Sharon Zukin

 

On her book Naked City: The Death and Life of Authentic Urban Places

Cover Interview of December 16, 2009

In a nutshell

Are cities losing their soul?  Stroll around the center of the world’s great cities, and you see the same gentrified neighborhoods, certified historic buildings, spectacular skyscrapers and new modern art museums.  On the waterfront you find deserted warehouses next to loft-apartments.  Cafés and boutiques are standout destinations in shuttered factory districts that now represent the epicenter of cool.  This Destination City is attractive to tourists, calmed by shopping and secured by private guards.  But it’s a city that has lost its edge of difference, its authentic character, what some people call its “soul.”

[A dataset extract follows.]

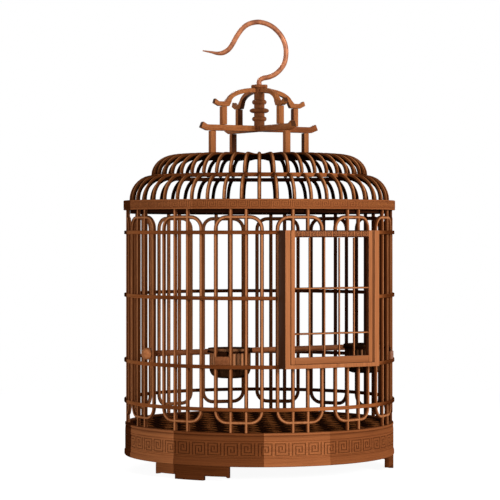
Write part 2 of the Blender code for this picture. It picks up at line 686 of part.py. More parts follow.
def collar():
    """The lobed collar on top of the spindle, bored for the hook's stem."""
    disc = [(SPINDLE_RADIUS, CAP_TOP), (SPINDLE_RADIUS, CAP_BOTTOM), (BORE_RADIUS, CAP_BOTTOM),
            (BORE_RADIUS, CAP_TOP)]
    ring = turned("hook_collar", disc, TURNED_STEPS, True)
    lobes = []
    for number in range(CAP_LOBES):
        work = bmesh.new()
        bmesh.ops.create_cone(work, cap_ends=True, segments=LOBE_STEPS,
                              radius1=CAP_LOBE_RADIUS, radius2=CAP_LOBE_RADIUS, depth=CAP_THICKNESS - GAP)
        place = round_place(360 * (number + 0.5) / CAP_LOBES, CAP_RADIUS - CAP_LOBE_RADIUS,
                            (CAP_TOP + CAP_BOTTOM) / 2)
        bmesh.ops.translate(work, vec=place, verts=work.verts)
        lobes.append(mesh_object("lobe", work))
    work = bmesh.new()
    bmesh.ops.create_cone(work, cap_ends=True, segments=TURNED_STEPS, radius1=BORE_RADIUS,
                          radius2=BORE_RADIUS, depth=CAP_THICKNESS + OVERRUN)
    bmesh.ops.translate(work, vec=(0, 0, (CAP_TOP + CAP_BOTTOM) / 2), verts=work.verts)
    drill = mesh_object("drill", work)
    solid = combined("hook_collar", ring, lobes)
    dress(combined("hook_collar", solid, [drill], "DIFFERENCE"), "lacquered_wood")


def crown():
    """The two tiers of posts, beams and arms round the spindle."""
    names = ("front", "right", "back", "left")
    for number, name in enumerate(names):
        angle = 360 * number / CROWN_ARM_COUNT
        post(f"lower_post_{name}", angle, LOWER_POST_RADIUS, LOWER_POST_FOOT, LOWER_POST_LENGTH)
        beam(f"crown_beam_{name}", angle)
        post(f"upper_post_{name}", angle, UPPER_POST_RADIUS, UPPER_POST_FOOT, UPPER_POST_LENGTH)
        arm(f"crown_arm_{name}", angle)
    spindle()
    collar()


def hook():
    """The bent hook, whose headed stem turns in the spindle."""
    turn = math.radians(HOOK_ANGLE)
    across = Vector((math.sin(turn), -math.cos(turn), 0))
    stem = [Vector((0, 0, HEAD_BOTTOM + HOOK_HEAD_HEIGHT / 2)), Vector((0, 0, CAP_TOP - CAP_THICKNESS / 2))]
    route = [(side * HOOK_RISE, up * HOOK_RISE) for side, up in HOOK_ROUTE_SHARES]
    points = stem + [across * side + Vector((0, 0, CAP_TOP + up)) for side, up in route]
    tip_share = HOOK_TIP_RADIUS / HOOK_RADIUS
    tapers = [1] * (len(points) - HOOK_TAPER_POINTS)
    tapers += steps_between(1, tip_share, HOOK_TAPER_POINTS)[1:]
    wire = tube("hook", points, HOOK_RADIUS, tapers=tapers, sides_level=2)
    work = bmesh.new()
    bmesh.ops.create_cone(work, cap_ends=True, segments=TURNED_STEPS, radius1=HOOK_HEAD_RADIUS,
                          radius2=HOOK_HEAD_RADIUS, depth=HOOK_HEAD_HEIGHT)
    bmesh.ops.translate(work, vec=(0, 0, (HEAD_TOP + HEAD_BOTTOM) / 2), verts=work.verts)
    dress(combined("hook", wire, [mesh_object("hook_head", work)]), "hook_metal")


def door_frame():
    """Two grooved stiles and a bottom rail in front of the lower hoop."""
    back = DOOR_FRONT - DOOR_STILE_DEPTH
    rail = block("door_frame", (-DOOR_HALF_WIDTH, -DOOR_FRONT, DOOR_BOTTOM),
                 (DOOR_HALF_WIDTH, -DOOR_FRONT + DOOR_RAIL_DEPTH, DOOR_BOTTOM + DOOR_RAIL_HEIGHT))
    stiles = []
    grooves = []
    for side in (-1, 1):
        edges = sorted((side * DOOR_OPENING, side * DOOR_HALF_WIDTH))
        stiles.append(block("stile", (edges[0], -DOOR_FRONT, DOOR_BOTTOM), (edges[1], -back, LEAF_TOP)))
        cut = sorted((side * (DOOR_OPENING - OVERRUN), side * (DOOR_OPENING + DOOR_GROOVE_DEPTH)))
        grooves.append(block("groove", (cut[0], -LEAF_FRONT - GAP, LEAF_BOTTOM - GAP),
                             (cut[1], -LEAF_BACK + GAP, LEAF_TOP + OVERRUN)))
    frame = combined("door_frame", rail, stiles)
    dress(combined("door_frame", frame, grooves, "DIFFERENCE"), "lacquered_wood")


def door_leaf():
    """The leaf's frame, and the bars and cross bars that fill it."""
    panel = block("door_leaf", (-LEAF_HALF_WIDTH, -LEAF_FRONT, LEAF_BOTTOM),
                  (LEAF_HALF_WIDTH, -LEAF_BACK, LEAF_TOP))
    window_low = LEAF_BOTTOM + LEAF_BOTTOM_RAIL
    window_high = LEAF_TOP - LEAF_TOP_RAIL
    window = block("window", (-LEAF_INNER_HALF, -LEAF_FRONT - OVERRUN, window_low),
                   (LEAF_INNER_HALF, -LEAF_BACK + OVERRUN, window_high))
    dress(combined("door_leaf", panel, [window], "DIFFERENCE"), "lacquered_wood")
    middle = -(LEAF_FRONT + LEAF_BACK) / 2
    half = LEAF_BAR_SIDE / 2
    uprights = []
    for number in range(LEAF_BAR_COUNT):
        place = LEAF_BAR_PITCH * (number - (LEAF_BAR_COUNT - 1) / 2)
        uprights.append(block("leaf_bar", (place - half, middle - half, window_low + GAP),
                              (place + half, middle + half, window_high - GAP)))
    crosses = []
    for share in LEAF_CROSS_SHARES:
        height = window_low + share * (window_high - window_low)
        crosses.append(block("leaf_cross", (-LEAF_INNER_HALF + GAP, middle - half, height - half),
                             (LEAF_INNER_HALF - GAP, middle + half, height + half)))
    bars = combined("door_bars", uprights[0], crosses + uprights[1:])
    dress(bars, "lacquered_bamboo")


def perch():
    """The perch rod between two bays of bars, with a ball at each end that sits in its bay."""
    turn = math.radians(BAR_PITCH * PERCH_BAY)
    centre = BAR_RING_RADIUS + PERCH_BALL_STANDOFF
    bay = BAR_PITCH / 2
    reach = round_place(bay, BAR_RING_RADIUS, 0) - round_place(0, centre, 0)
    ball_radius = reach.length - BAR_RADIUS - GAP
    out = Vector((math.sin(turn), -math.cos(turn), 0))
    peg_end = ball_radius / 2
    balls = {side: Vector((side * centre * out.x, centre * out.y, PERCH_HEIGHT)) for side in (-1, 1)}
    inset = ball_radius + GAP
    ends = [balls[side] - Vector((side * inset, 0, 0)) for side in (-1, 1)]
    rod = tube("perch", ends, PERCH_DIAMETER / 2, sides_level=2)
    pegs = []
    drills = {}
    for side in (-1, 1):
        start = balls[side] - Vector((side * (inset + OVERRUN), 0, 0))
        stop = balls[side] - Vector((side * (ball_radius - peg_end), 0, 0))
        pegs.append(tube("peg", [start, stop], PERCH_PEG_RADIUS))
        deep = balls[side] - Vector((side * (ball_radius - peg_end - GAP), 0, 0))
        drills[side] = tube("peg_hole", [start, deep], PERCH_PEG_RADIUS + GAP)
    dress(combined("perch", rod, pegs), "lacquered_bamboo")
    for side, name in ((-1, "perch_ball_left"), (1, "perch_ball_right")):
        work = bmesh.new()
        bmesh.ops.create_uvsphere(work, u_segments=BALL_STEPS, v_segments=BALL_STEPS // 2, radius=ball_radius)
        bmesh.ops.translate(work, vec=balls[side], verts=work.verts)
        ball = mesh_object(name, work)
        dress(combined(name, ball, [drills[side]], "DIFFERENCE"), "lacquered_wood")


def cup(name, centre):
    """A feeding cup with a round lower corner and a rim that rests on its bracket."""
    outer = [(CUP_RIM_RADIUS, CUP_TOP), (CUP_RIM_RADIUS, CUP_RIM_BOTTOM), (CUP_RADIUS, CUP_RIM_BOTTOM)]
    outer += quarter((CUP_RADIUS - CUP_CORNER, CUP_BOTTOM + CUP_CORNER), CUP_CORNER, CUP_CORNER,
                     0, -90, CUP_CORNER_STEPS)
    outer.append((0, CUP_BOTTOM))
    inner_corner = CUP_CORNER - CUP_WALL
    inner = [(0, CUP_BOTTOM + CUP_WALL)]
    inner += quarter((CUP_RADIUS - CUP_CORNER, CUP_BOTTOM + CUP_CORNER), inner_corner, inner_corner,
                     -90, 0, CUP_CORNER_STEPS)
    inner.append((CUP_RADIUS - CUP_WALL, CUP_TOP))
    shell = turned(name, outer + inner, CUP_STEPS, True)
    shell.data.transform(Matrix.Translation(centre))
    dress(shell, "cup_wood")


def bracket(name, angle):
    """A ring that holds a cup, with a tongue between two bars to a plate outside them."""
    profile = [(BRACKET_RING_OUTER, RING_TOP), (BRACKET_RING_OUTER, RING_BOTTOM),
               (BRACKET_RING_INNER, RING_BOTTOM), (BRACKET_RING_INNER, RING_TOP)]
    ring = turned(name, profile, CUP_STEPS, True)
    ring.data.transform(Matrix.Translation((CUP_CENTRE, 0, 0)))
    plate_inner = BAR_RING_RADIUS + BAR_RADIUS + GAP
    plate_outer = plate_inner + BRACKET_PLATE_THICKNESS
    tongue_start = CUP_CENTRE + BRACKET_RING_INNER + BRACKET_RING_WIDTH / 2
    half = BRACKET_TONGUE_WIDTH / 2
    tongue = block("tongue", (tongue_start, -half, PLATE_TOP - BRACKET_RING_HEIGHT),
                   (plate_inner + GAP, half, RING_TOP))
    half = BRACKET_PLATE_WIDTH / 2
    plate = block("plate", (plate_inner, -half, PLATE_BOTTOM), (plate_outer, half, PLATE_TOP))
    dress(turned_to(combined(name, ring, [tongue, plate]), angle), "lacquered_wood")


def cups():
    """Both feeding cups in their brackets."""
    for side, angle in CUP_ANGLES.items():
        bracket(f"cup_bracket_{side}", angle)
        cup(f"feeding_cup_{side}", round_place(angle, CUP_CENTRE, 0))


clear_scene()
CAGE = collection("bird_cage")
WORK = collection("cutters")
base()
feet()
hoops()
wall()
band()
dome()
crown()
hook()
door_frame()
door_leaf()
perch()
cups()
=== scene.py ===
"""Dresses the round bamboo bird cage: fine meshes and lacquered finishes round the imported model.

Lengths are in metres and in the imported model's own frame: +Z up, the door towards -Y, the cage's
axis at x 0, y 0. An angle round the cage is in degrees from the door, positive towards +X.
"""

import logging
import math
from dataclasses import dataclass
from enum import Enum
from typing import Callable, Iterable, Optional, Sequence

import bmesh
import bpy
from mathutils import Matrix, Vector


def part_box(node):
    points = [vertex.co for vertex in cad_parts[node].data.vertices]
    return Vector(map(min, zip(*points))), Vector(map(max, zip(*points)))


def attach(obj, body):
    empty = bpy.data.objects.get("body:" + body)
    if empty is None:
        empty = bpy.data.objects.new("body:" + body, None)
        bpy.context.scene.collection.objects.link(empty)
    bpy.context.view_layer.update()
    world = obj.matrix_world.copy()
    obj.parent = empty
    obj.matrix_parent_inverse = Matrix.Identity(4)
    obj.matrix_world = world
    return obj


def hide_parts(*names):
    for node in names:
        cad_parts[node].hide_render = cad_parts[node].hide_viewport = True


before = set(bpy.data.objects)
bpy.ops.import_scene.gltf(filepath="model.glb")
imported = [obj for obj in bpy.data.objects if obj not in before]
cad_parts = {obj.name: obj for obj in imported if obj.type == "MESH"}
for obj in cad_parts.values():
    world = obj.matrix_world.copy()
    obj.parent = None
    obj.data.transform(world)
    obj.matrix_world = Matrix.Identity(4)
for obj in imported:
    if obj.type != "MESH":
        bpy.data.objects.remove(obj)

log = logging.getLogger("bird_cage")

Point = tuple[float, float, float]
Pair = tuple[float, float]
Rgba = tuple[float, float, float, float]
Socket = bpy.types.NodeSocket
Nodes = bpy.types.NodeTree
Finish = bpy.types.Material
Piece = bpy.types.Object
Work = bmesh.types.BMesh
Place = Callable[[float, float, float], Vector]
Swell = Callable[[float, float, float], float]

MM = 0.001
# The room between neighbouring pieces
GAP = 0.0003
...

Like other cities from London to Shanghai, New York has gone through these identity changes during the past thirty years.  Despite a chronic fiscal crisis and the current economic recession, the city has filled the uneven gap between grit and glamour, sprouted manicured public parks controlled by private business districts and brought white residents, mostly college graduates, to neighborhoods that used to be dangerous and unappealing.

A chain store invasion has turned the city into a continuous network of Starbucks, Chase Bank branches, Rite-Aid stores, and H&Ms.  Declining crime rates and rising careers in finance and media encourage new people to make all of New York their own.  In the process, though, many longtime residents have vanished and much of the city’s authentic character has been transformed.

My book focuses on the power of authenticity as an urban ideal.  Naked City visits Greenwich Village, Harlem, and the Brooklyn waterfront to show how New York’s working-class neighborhoods and “dark ghettos” have been transformed by entrepreneurial hipsters, gentrifiers seeking their roots, aggressive real estate developers and mayors, and government grants.  But we also uncover new terroirs where cultural identities are forged: public ball fields where Latino immigrants sell the foods of their homelands, a locavore farmers’ market, and a community garden in one of the city’s poorest neighborhoods.

This journey poses two big questions.  Is the idea of authenticity only a means of preserving a city’s elite cultures?  Or can it be used to ensure everyone a right to stay in the place where they live and work?